A Machine Learning empowered search for Sub-Minute Optical Transient Events with the Deeper, Wider, Faster programme
Simon R. Goode, Sara A. Webb, Jeff Cooke, Jielai Zhang, James Freeburn, Amy Lien, Mohsen Shamohammadi, Alexandra Rosenthal, Laura N. Driessen, Christopher Fluke, Ashish Mahabal, Anais Möller, Dougal Dobie, Adam Batten, Natasha Van Bemmel
TL;DR
This study develops and applies a machine-learning–accelerated pipeline to hunt for sub-minute optical transients within the Deeper, Wider, Faster program, leveraging minute-cadence, $m(g)\sim23$ DECam data. By enforcing a single-detection light-curve criterion and using a real/bogus CNN (robot) with a conservative threshold, the authors dramatically reduce an initial blob of candidates, revealing two high-confidence sub-minute transient candidates after manual vetting. Multiwavelength searches find no secure counterparts, while a Poisson-rate analysis yields a sky rate of $R_0 = 4.72^{+6.39}_{-3.28}\times10^5$ day$^{-1}$ (with a Rubin/LSST-normalised expectation of $\sim$7.6 events per night for typical survey parameters). The work also demonstrates robust checks against satellite debris glints, supporting a potential astrophysical origin for at least one candidate and highlighting the potential of sub-minute transient searches to inform future wide-field surveys such as LSST.
Abstract
Optical transient surveys continue to generate increasingly large datasets, prompting the introduction of machine-learning algorithms to search for quality transient candidates efficiently. Existing machine-learning infrastructure can be leveraged in novel ways to search these datasets for new classes of transients. We present a machine-learning accelerated search pipeline for the Deeper, Wider, Faster (DWF) programme designed to identify high-quality astrophysical transient candidates that contain a single detection. Given the rapid observing cadence of the DWF programme, these single-detection transient candidates have durations on sub-minute timescales.
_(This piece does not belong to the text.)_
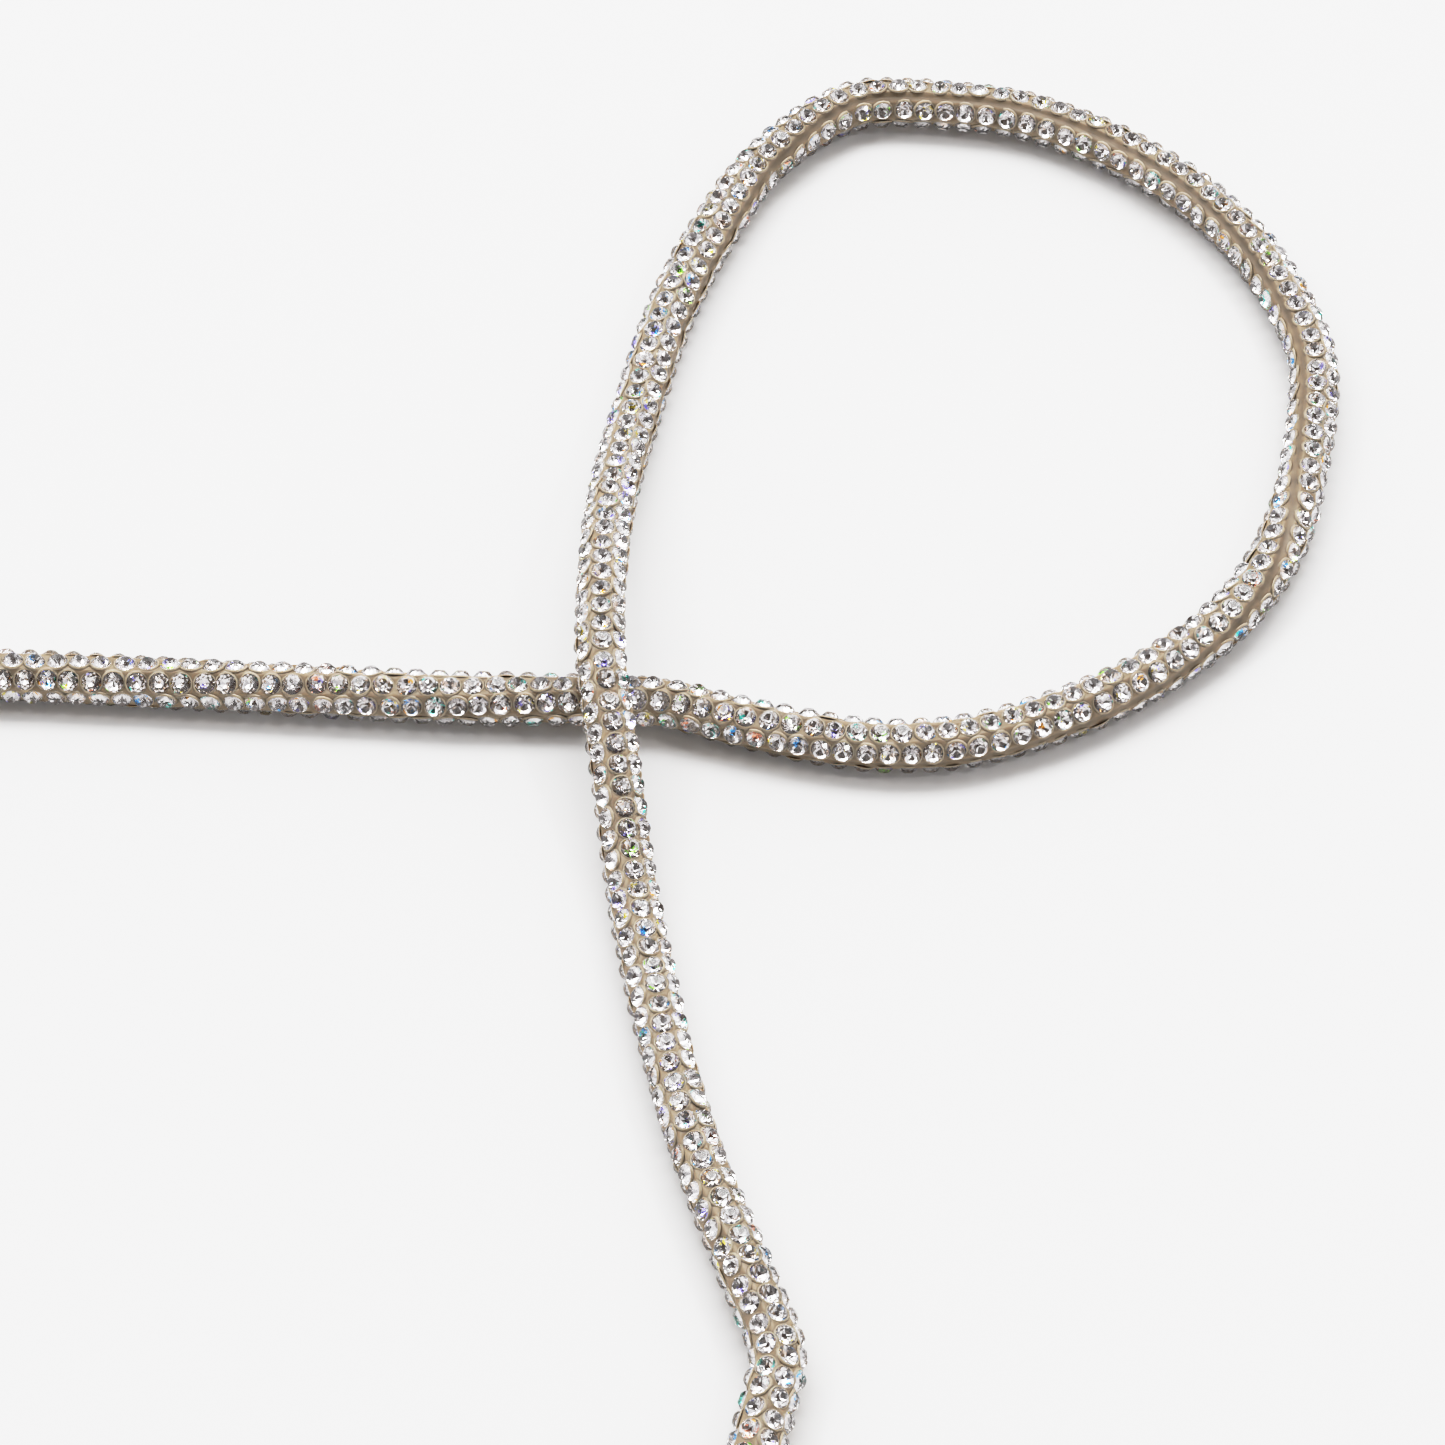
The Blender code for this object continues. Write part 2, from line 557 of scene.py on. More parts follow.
def floor_material(colour):
    """Plain pale surface, faintly uneven in tone."""
    material, nodes, shader = new_material("floor_pale", Roughness=0.75)
    noise = nodes.add("ShaderNodeTexNoise", in_Scale=9.0, in_Detail=2.0)
    nodes.link(clouded(nodes, colour, noise, FLOOR_CLOUDS), shader.inputs["Base Color"])
    return material


# Meshes


def link_object(name, mesh):
    """New object of the mesh, in the scene."""
    obj = bpy.data.objects.new(name, mesh)
    bpy.context.scene.collection.objects.link(obj)
    return obj


# Rings of a stone's corners. Columns: share of its radius, share of its height. The stars' height is
# worked out from their radius
SEAT = (0.97, 0.0)
GIRDLE = (1.0, 0.13)
TABLE = (0.47, 1.0)
STAR_RADIUS = 0.77
# Corners between the facets of the mirrored point, as a share of the way down from the seat
POINT_SHARE = 0.42
# Corners of a stone's outline
STONE_SIDES = 16


def ring_of(builder, count, radius, height, turn=0.0):
    """Vertices evenly round a level circle, turned by this share of a step."""
    angles = [2 * math.pi * (index + turn) / count for index in range(count)]
    return [
        builder.verts.new((radius * math.cos(a), radius * math.sin(a), height)) for a in angles
    ]


def stone_shape(sizes):
    """One stone: a table, stars, kites and small facets above, and a mirrored point below."""
    builder = bmesh.new()
    foil = builder.faces.layers.bool.new("foil")
    radius, height, depth = sizes.stone_radius, sizes.stone_height, sizes.stone_depth
    half = STONE_SIDES // 2
    apothem = math.cos(math.pi / half)
    star_reach = (GIRDLE[0] - STAR_RADIUS * apothem) / (GIRDLE[0] - TABLE[0])
    star_height = GIRDLE[1] + (TABLE[1] - GIRDLE[1]) * star_reach
    inner = SEAT[0] * (1.0 - POINT_SHARE) / apothem
    table = ring_of(builder, half, TABLE[0] * radius, TABLE[1] * height)
    stars = ring_of(builder, half, STAR_RADIUS * radius, star_height * height, 0.5)
    girdle = ring_of(builder, STONE_SIDES, GIRDLE[0] * radius, GIRDLE[1] * height)
    seat = ring_of(builder, STONE_SIDES, SEAT[0] * radius, SEAT[1] * height)
    low = ring_of(builder, half, inner * radius, -POINT_SHARE * depth, 0.5)
    point = builder.verts.new((0.0, 0.0, -depth))
    builder.faces.new(table)
    for index in range(half):
        beside = (index + 1) % half
        corner, middle, next_corner = (2 * index + step for step in range(3))
        next_corner %= STONE_SIDES
        builder.faces.new((table[index], stars[index], table[beside]))
        builder.faces.new((table[index], stars[index - 1], girdle[corner], stars[index]))
        builder.faces.new((stars[index], girdle[corner], girdle[middle]))
        builder.faces.new((stars[index], girdle[middle], girdle[next_corner]))
        mirrors = (
            (point, low[index - 1], seat[corner], low[index]),
            (low[index], seat[corner], seat[middle]),
            (low[index], seat[middle], seat[next_corner]),
        )
        for corners in mirrors:
            builder.faces.new(corners)[foil] = True
    for index in range(STONE_SIDES):
        builder.faces.new((girdle[index], seat[index], seat[index - 1], girdle[index - 1]))
    bmesh.ops.recalc_face_normals(builder, faces=builder.faces)
    mesh = bpy.data.meshes.new("stone_shape")
    builder.to_mesh(mesh)
    builder.free()
    return link_object("stone_shape", mesh)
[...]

This work marks the first time optical transients have been systematically explored on these timescales, to a depth of m$\sim$23. We report the discovery of two high-quality sub-minute transient candidates from a pilot study of 671,761 light curves and investigate their potential origins with multiwavelength data. We discuss, in detail, possible non-astrophysical false positives, confidently reject electronic artefacts and asteroids, ruling out glints from satellites below 800 km and strongly disfavouring those at higher altitudes. We calculate a rate on the sky of $4.72^{+6.39}_{-3.28}\times10^5$ per day for these sub-minute transient candidates.